**Given exercise:** Check each line of the records below and collect those that include the word "only".

— begin Provided information —

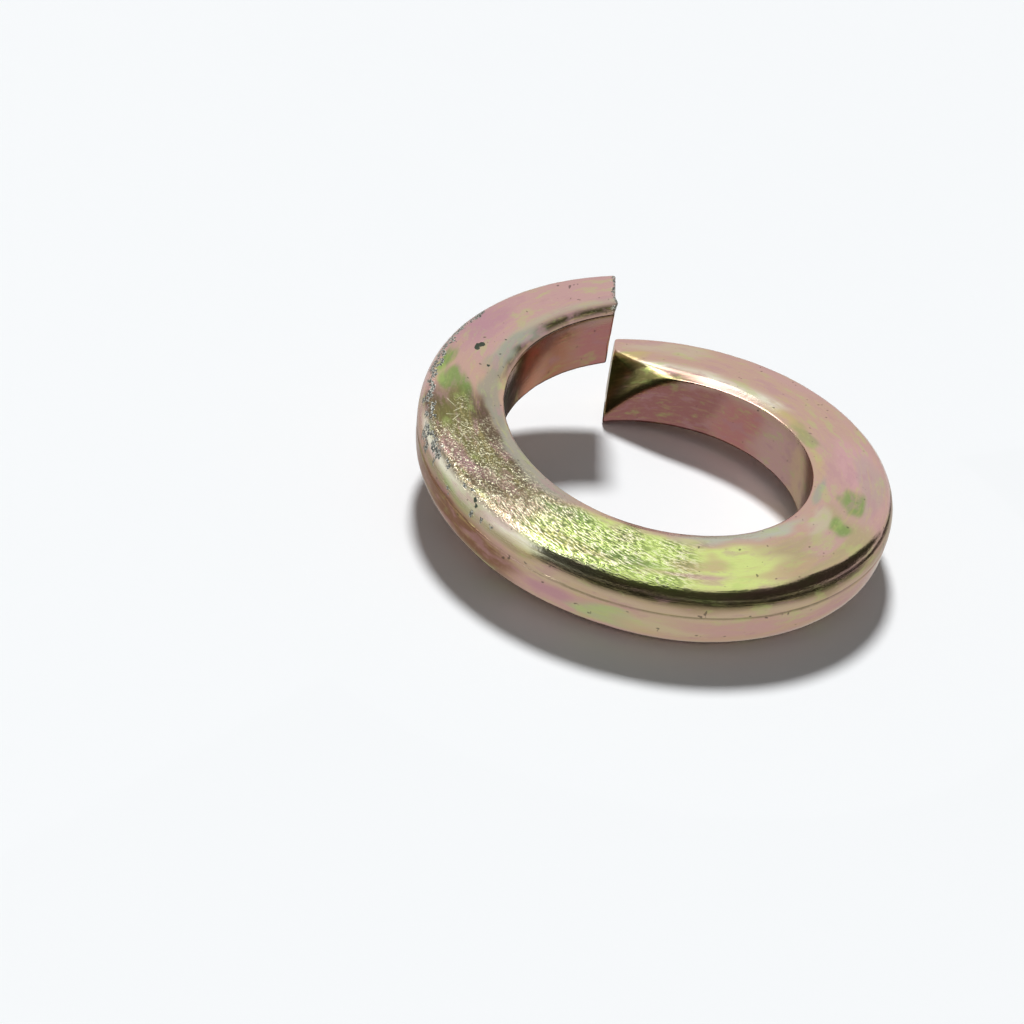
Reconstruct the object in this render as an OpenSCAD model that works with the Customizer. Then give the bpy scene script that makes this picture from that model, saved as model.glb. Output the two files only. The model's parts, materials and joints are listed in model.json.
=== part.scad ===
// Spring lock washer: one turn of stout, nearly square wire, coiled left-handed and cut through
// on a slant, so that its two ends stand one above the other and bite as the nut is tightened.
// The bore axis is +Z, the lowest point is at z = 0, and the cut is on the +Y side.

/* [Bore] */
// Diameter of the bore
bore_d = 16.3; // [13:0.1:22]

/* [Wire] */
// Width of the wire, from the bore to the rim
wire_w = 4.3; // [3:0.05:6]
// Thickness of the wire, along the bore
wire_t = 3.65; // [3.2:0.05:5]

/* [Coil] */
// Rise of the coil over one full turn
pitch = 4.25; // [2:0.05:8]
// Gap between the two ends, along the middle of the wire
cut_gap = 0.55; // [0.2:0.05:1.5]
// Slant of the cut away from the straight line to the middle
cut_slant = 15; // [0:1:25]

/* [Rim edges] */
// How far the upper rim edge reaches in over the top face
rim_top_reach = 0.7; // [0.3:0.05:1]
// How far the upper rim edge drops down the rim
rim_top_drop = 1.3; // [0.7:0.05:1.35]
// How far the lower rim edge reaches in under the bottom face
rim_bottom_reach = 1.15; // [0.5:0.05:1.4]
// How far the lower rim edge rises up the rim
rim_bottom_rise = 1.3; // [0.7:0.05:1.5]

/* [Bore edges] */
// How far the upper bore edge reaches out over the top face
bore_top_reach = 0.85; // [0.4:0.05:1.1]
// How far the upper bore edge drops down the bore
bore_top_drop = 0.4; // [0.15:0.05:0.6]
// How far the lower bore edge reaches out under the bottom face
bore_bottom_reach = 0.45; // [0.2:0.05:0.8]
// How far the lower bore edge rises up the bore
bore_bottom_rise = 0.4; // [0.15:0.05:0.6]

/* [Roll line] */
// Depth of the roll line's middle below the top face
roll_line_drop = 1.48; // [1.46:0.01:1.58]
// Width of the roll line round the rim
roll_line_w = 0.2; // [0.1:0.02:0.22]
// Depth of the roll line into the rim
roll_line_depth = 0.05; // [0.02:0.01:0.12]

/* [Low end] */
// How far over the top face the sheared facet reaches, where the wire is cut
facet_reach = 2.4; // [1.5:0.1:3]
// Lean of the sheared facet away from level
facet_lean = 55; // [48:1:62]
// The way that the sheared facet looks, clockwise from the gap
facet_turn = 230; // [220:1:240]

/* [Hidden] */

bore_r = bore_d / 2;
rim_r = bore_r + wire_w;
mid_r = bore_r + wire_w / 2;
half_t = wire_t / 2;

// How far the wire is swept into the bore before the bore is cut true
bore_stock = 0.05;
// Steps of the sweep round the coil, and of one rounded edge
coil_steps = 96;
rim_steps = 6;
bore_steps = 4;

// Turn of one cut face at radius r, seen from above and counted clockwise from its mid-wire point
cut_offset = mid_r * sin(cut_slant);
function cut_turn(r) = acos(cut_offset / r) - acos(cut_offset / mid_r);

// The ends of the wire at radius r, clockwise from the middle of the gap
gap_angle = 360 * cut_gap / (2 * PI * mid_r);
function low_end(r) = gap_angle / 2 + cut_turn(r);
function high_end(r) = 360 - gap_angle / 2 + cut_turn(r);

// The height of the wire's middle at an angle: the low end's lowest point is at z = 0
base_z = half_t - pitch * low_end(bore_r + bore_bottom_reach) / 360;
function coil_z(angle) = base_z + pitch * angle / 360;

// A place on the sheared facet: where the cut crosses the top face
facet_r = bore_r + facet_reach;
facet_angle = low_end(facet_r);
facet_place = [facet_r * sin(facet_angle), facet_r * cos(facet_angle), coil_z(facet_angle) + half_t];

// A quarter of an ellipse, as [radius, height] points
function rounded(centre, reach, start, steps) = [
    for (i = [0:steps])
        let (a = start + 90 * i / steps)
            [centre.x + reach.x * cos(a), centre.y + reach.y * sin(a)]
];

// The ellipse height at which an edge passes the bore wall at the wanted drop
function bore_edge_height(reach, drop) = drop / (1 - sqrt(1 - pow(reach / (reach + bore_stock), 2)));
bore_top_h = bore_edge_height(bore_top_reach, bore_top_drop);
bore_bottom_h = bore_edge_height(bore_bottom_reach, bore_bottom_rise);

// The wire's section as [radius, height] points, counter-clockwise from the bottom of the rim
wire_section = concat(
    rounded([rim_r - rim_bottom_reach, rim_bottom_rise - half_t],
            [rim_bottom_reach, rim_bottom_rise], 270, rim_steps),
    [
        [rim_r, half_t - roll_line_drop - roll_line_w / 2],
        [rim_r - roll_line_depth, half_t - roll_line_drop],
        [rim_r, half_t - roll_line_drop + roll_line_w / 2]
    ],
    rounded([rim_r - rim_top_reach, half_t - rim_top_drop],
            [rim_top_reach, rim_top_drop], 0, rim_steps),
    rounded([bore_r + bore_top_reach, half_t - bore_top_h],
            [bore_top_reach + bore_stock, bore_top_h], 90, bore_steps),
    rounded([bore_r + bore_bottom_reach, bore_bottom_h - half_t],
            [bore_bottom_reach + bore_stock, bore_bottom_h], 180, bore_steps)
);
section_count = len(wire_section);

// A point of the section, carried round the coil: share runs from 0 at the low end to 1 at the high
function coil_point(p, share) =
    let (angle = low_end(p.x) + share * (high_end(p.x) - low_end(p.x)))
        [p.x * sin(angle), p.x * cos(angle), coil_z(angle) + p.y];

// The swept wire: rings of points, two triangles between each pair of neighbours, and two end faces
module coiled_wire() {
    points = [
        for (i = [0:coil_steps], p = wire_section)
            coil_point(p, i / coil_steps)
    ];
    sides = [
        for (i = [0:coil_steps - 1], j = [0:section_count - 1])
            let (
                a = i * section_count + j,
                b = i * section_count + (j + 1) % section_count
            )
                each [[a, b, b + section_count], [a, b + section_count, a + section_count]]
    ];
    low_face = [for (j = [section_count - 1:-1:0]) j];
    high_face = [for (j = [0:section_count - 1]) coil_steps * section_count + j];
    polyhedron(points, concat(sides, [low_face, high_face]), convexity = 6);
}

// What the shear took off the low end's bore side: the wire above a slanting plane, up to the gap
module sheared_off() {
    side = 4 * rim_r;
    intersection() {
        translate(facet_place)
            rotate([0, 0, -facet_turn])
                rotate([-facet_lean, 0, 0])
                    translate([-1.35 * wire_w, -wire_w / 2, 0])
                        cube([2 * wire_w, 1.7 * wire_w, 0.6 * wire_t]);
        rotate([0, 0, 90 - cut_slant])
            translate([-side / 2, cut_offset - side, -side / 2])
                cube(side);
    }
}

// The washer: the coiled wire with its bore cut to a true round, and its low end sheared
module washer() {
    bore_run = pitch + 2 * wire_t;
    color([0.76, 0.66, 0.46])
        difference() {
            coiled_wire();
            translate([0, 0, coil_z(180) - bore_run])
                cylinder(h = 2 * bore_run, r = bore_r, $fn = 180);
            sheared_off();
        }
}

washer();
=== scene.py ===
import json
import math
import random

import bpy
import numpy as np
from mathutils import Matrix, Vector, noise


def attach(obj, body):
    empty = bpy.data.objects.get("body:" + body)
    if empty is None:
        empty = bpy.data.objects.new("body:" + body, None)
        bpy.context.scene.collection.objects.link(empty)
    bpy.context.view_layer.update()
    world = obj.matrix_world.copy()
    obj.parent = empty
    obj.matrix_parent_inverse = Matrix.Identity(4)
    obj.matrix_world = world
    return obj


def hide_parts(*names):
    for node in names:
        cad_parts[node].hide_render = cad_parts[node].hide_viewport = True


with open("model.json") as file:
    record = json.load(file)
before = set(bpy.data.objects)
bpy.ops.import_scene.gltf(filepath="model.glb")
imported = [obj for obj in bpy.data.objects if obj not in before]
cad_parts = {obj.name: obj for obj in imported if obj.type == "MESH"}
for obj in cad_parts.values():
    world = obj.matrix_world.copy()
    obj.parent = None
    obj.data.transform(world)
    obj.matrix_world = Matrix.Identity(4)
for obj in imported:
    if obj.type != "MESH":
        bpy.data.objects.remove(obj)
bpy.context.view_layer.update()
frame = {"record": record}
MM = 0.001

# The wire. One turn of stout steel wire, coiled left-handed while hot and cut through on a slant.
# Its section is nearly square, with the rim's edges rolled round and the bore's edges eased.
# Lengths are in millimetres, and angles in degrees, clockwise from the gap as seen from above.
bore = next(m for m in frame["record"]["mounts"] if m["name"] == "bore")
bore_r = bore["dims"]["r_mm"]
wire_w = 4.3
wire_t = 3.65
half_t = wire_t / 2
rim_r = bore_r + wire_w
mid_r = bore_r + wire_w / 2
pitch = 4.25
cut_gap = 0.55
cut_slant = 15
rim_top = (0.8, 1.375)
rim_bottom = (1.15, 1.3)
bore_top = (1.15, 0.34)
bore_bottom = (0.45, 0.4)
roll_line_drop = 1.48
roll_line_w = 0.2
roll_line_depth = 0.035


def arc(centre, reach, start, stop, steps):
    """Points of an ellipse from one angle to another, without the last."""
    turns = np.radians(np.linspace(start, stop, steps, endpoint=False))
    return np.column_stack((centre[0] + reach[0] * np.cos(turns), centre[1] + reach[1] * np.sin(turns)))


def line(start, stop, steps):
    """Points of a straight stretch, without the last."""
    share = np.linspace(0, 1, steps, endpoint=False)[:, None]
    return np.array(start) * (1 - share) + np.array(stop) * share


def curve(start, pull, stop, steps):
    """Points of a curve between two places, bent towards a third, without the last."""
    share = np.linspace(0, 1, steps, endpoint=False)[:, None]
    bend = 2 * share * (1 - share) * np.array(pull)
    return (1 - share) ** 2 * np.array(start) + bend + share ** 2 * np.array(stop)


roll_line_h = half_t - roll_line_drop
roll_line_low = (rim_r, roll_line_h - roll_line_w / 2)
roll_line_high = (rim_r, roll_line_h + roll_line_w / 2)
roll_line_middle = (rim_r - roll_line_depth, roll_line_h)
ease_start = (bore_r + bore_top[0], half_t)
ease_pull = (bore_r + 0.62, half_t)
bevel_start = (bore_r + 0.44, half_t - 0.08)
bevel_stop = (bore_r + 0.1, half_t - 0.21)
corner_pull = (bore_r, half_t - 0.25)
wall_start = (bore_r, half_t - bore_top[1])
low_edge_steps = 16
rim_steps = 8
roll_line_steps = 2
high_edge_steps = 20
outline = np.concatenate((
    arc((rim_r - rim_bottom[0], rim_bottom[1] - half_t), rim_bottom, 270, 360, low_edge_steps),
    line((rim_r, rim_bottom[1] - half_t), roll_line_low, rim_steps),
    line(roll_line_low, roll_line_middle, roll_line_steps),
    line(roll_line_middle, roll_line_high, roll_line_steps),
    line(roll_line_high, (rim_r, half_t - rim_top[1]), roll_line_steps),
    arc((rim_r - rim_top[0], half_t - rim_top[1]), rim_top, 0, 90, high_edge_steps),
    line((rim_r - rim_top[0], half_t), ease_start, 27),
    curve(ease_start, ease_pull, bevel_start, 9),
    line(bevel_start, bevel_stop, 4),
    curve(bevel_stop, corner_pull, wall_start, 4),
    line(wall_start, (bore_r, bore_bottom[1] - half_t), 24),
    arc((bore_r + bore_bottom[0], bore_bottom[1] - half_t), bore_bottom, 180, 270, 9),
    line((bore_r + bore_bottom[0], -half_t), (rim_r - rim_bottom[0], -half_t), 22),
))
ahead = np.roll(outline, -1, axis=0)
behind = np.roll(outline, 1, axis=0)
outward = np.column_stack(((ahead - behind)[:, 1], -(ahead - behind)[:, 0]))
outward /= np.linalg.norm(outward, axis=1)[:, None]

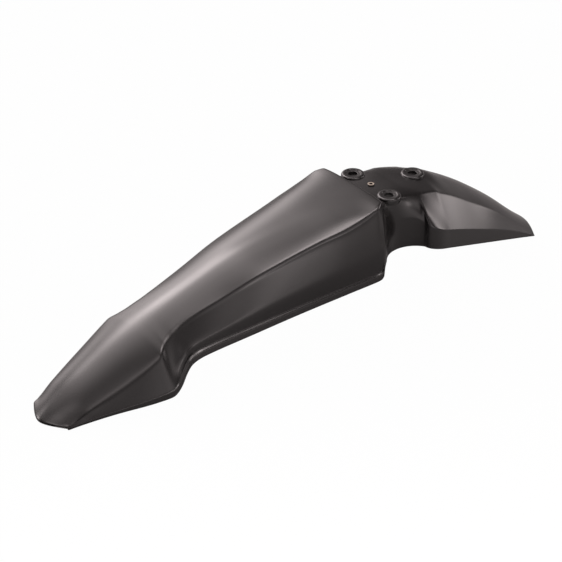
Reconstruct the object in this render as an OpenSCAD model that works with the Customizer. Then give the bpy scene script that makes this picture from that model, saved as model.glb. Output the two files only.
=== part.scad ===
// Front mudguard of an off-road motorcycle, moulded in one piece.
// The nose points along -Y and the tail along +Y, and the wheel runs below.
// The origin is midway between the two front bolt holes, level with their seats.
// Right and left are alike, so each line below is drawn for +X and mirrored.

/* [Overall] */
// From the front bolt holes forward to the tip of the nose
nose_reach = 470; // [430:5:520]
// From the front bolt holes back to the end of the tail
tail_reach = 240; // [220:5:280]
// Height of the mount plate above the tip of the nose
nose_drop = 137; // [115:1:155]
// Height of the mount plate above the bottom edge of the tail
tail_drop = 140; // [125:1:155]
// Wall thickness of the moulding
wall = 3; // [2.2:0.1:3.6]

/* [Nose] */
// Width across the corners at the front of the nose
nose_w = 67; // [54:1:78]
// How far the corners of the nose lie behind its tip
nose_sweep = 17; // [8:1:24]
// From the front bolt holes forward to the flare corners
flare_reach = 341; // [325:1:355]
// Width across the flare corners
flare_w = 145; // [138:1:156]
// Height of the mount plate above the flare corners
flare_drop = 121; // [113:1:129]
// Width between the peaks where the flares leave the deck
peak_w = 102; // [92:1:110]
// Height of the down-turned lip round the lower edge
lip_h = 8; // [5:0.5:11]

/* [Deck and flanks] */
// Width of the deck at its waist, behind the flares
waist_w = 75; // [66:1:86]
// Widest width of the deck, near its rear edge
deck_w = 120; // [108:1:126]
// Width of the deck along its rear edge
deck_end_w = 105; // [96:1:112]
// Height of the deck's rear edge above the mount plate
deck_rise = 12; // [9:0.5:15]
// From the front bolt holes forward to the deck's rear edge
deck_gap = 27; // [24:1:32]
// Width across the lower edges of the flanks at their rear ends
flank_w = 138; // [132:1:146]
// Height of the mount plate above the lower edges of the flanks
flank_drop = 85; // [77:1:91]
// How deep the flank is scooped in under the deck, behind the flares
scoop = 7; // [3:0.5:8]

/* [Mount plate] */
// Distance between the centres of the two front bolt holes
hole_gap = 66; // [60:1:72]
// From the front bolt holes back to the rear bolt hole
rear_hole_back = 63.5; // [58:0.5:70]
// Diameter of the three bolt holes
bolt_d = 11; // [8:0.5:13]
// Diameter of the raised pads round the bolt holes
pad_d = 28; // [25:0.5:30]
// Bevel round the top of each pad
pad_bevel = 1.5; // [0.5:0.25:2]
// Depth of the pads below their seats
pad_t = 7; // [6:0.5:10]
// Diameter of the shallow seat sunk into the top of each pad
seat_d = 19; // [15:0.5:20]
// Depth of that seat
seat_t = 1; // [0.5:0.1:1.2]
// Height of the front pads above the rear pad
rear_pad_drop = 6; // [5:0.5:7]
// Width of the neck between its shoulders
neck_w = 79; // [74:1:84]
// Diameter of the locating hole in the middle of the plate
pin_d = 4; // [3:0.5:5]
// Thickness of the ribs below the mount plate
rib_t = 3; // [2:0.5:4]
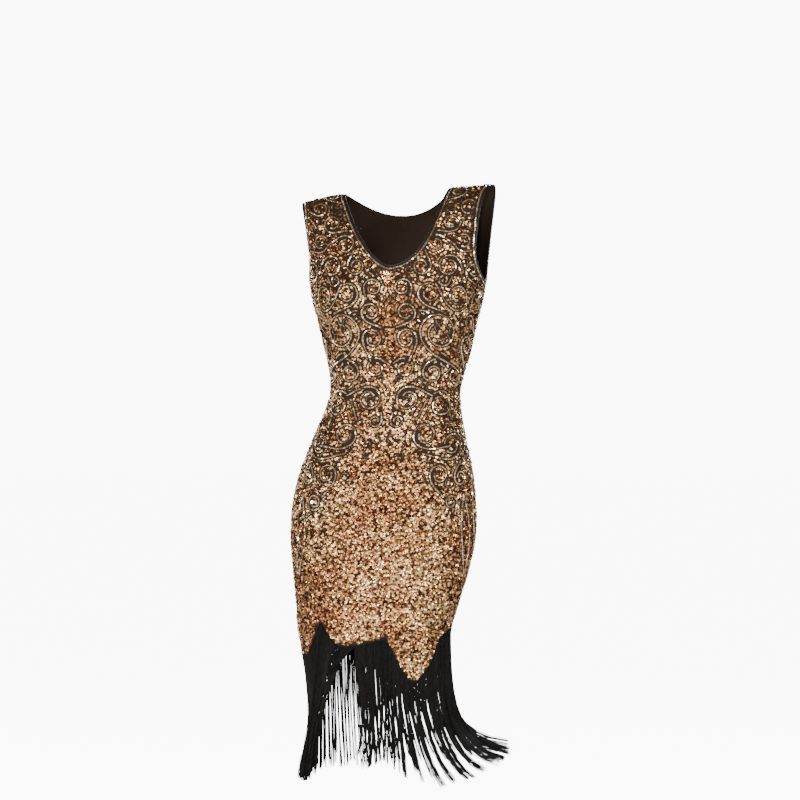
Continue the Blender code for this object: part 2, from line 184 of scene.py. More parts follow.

— end Provided information —

**Correct result:**
Reconstruct the object in this render as an OpenSCAD model that works with the Customizer. Then give the bpy scene script that makes this picture from that model, saved as model.glb. Output the two files only. The model's parts, materials and joints are listed in model.json.
Reconstruct the object in this render as an OpenSCAD model that works with the Customizer. Then give the bpy scene script that makes this picture from that model, saved as model.glb. Output the two files only.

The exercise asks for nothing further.